--- Your task ---
Copy every line, leaving nothing out and adding nothing.
------
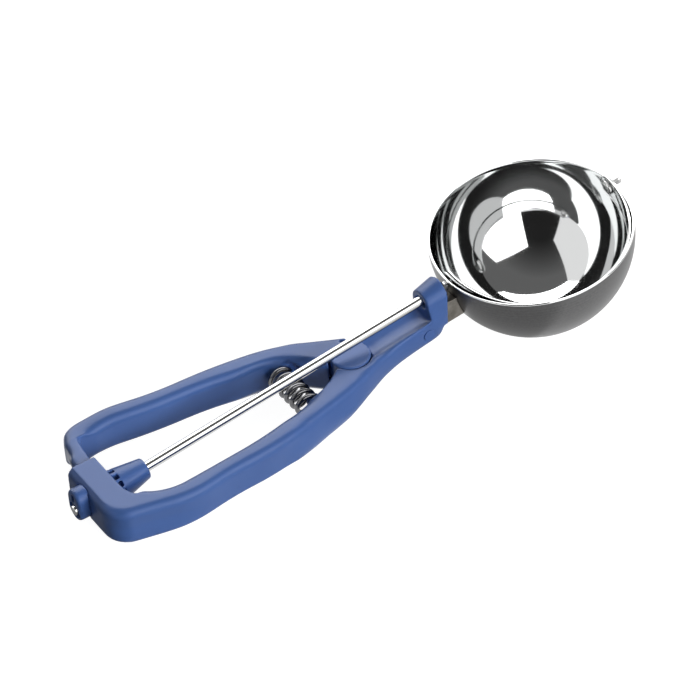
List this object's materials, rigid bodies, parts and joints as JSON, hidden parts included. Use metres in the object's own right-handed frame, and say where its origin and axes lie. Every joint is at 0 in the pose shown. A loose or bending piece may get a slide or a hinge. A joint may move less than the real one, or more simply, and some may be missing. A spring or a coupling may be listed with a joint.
{
  "type": "lever ice cream scoop",
  "caption": "Portion scoop with a half-round steel bowl, a rack-driven scraper blade and a sprung squeeze lever beside a moulded handle.",
  "frame": {"origin": "centre of the bowl's rim plane", "axes": "+Z out of the bowl, +X along the drive rod away from the handle, +Y towards the lever"},
  "size_m": [0.1919, 0.061, 0.0375],
  "materials": {
    "bowl_steel": "mirror inside, fine satin outside",
    "shank_steel": "satin",
    "pin_steel": "satin",
    "bush_plastic": "matte",
    "blue_plastic": "satin moulded",
    "spring_steel": "drawn wire",
    "rod_steel": "polished",
    "gear_steel": "machined",
    "blade_steel": "polished"
  },
  "bodies": {
    "base": {"bowl": "bowl_steel", "bowl_shank": "shank_steel", "shank_pin": "blue_plastic", "rod_bush": "bush_plastic", "far_pivot_rivet": "pin_steel", "hub_cone": "blue_plastic", "rear_bearing_cap": "blue_plastic", "fixed_handle": "blue_plastic", "pivot_pin": "pin_steel", "return_spring": "spring_steel"},
    "lever": {"lever_handle": "blue_plastic"},
    "rotor": {"drive_rod": "rod_steel", "drive_pinion": "gear_steel", "scraper_blade": "blade_steel", "blade_cap": "pin_steel", "rod_retaining_ring": "pin_steel"}
  },
  "joints": [
    {"name": "lever_hinge", "type": "hinge", "parent": "base", "child": "lever", "pos_m": [-0.0658, 0, -0.0055], "axis": [0.1253, 0, 0.9921], "range_deg": [0, 7.1], "stiffness_Nm_per_rad": 1.2, "springref_deg": -17.19, "deforming": ["return_spring"]},
    {"name": "rod_turn", "type": "hinge", "parent": "base", "child": "rotor", "pos_m": [0, 0, -0.0014], "axis": [1, 0, 0], "range_deg": [0, 168]}
  ],
  "couplings": [
    {"joint": "rod_turn", "follows": "lever_hinge", "ratio": 23.583}
  ]
}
------
--- Exercise answer ---
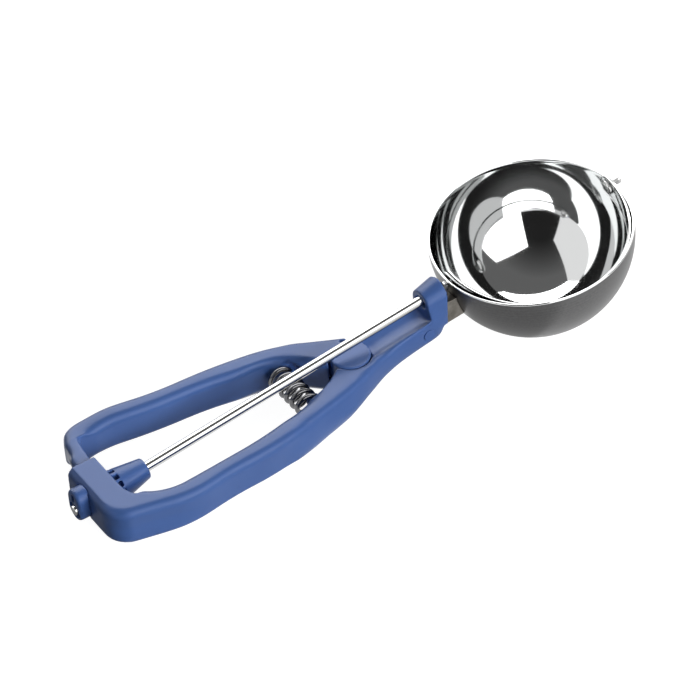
List this object's materials, rigid bodies, parts and joints as JSON, hidden parts included. Use metres in the object's own right-handed frame, and say where its origin and axes lie. Every joint is at 0 in the pose shown. A loose or bending piece may get a slide or a hinge. A joint may move less than the real one, or more simply, and some may be missing. A spring or a coupling may be listed with a joint.
{
  "type": "lever ice cream scoop",
  "caption": "Portion scoop with a half-round steel bowl, a rack-driven scraper blade and a sprung squeeze lever beside a moulded handle.",
  "frame": {"origin": "centre of the bowl's rim plane", "axes": "+Z out of the bowl, +X along the drive rod away from the handle, +Y towards the lever"},
  "size_m": [0.1919, 0.061, 0.0375],
  "materials": {
    "bowl_steel": "mirror inside, fine satin outside",
    "shank_steel": "satin",
    "pin_steel": "satin",
    "bush_plastic": "matte",
    "blue_plastic": "satin moulded",
    "spring_steel": "drawn wire",
    "rod_steel": "polished",
    "gear_steel": "machined",
    "blade_steel": "polished"
  },
  "bodies": {
    "base": {"bowl": "bowl_steel", "bowl_shank": "shank_steel", "shank_pin": "blue_plastic", "rod_bush": "bush_plastic", "far_pivot_rivet": "pin_steel", "hub_cone": "blue_plastic", "rear_bearing_cap": "blue_plastic", "fixed_handle": "blue_plastic", "pivot_pin": "pin_steel", "return_spring": "spring_steel"},
    "lever": {"lever_handle": "blue_plastic"},
    "rotor": {"drive_rod": "rod_steel", "drive_pinion": "gear_steel", "scraper_blade": "blade_steel", "blade_cap": "pin_steel", "rod_retaining_ring": "pin_steel"}
  },
  "joints": [
    {"name": "lever_hinge", "type": "hinge", "parent": "base", "child": "lever", "pos_m": [-0.0658, 0, -0.0055], "axis": [0.1253, 0, 0.9921], "range_deg": [0, 7.1], "stiffness_Nm_per_rad": 1.2, "springref_deg": -17.19, "deforming": ["return_spring"]},
    {"name": "rod_turn", "type": "hinge", "parent": "base", "child": "rotor", "pos_m": [0, 0, -0.0014], "axis": [1, 0, 0], "range_deg": [0, 168]}
  ],
  "couplings": [
    {"joint": "rod_turn", "follows": "lever_hinge", "ratio": 23.583}
  ]
}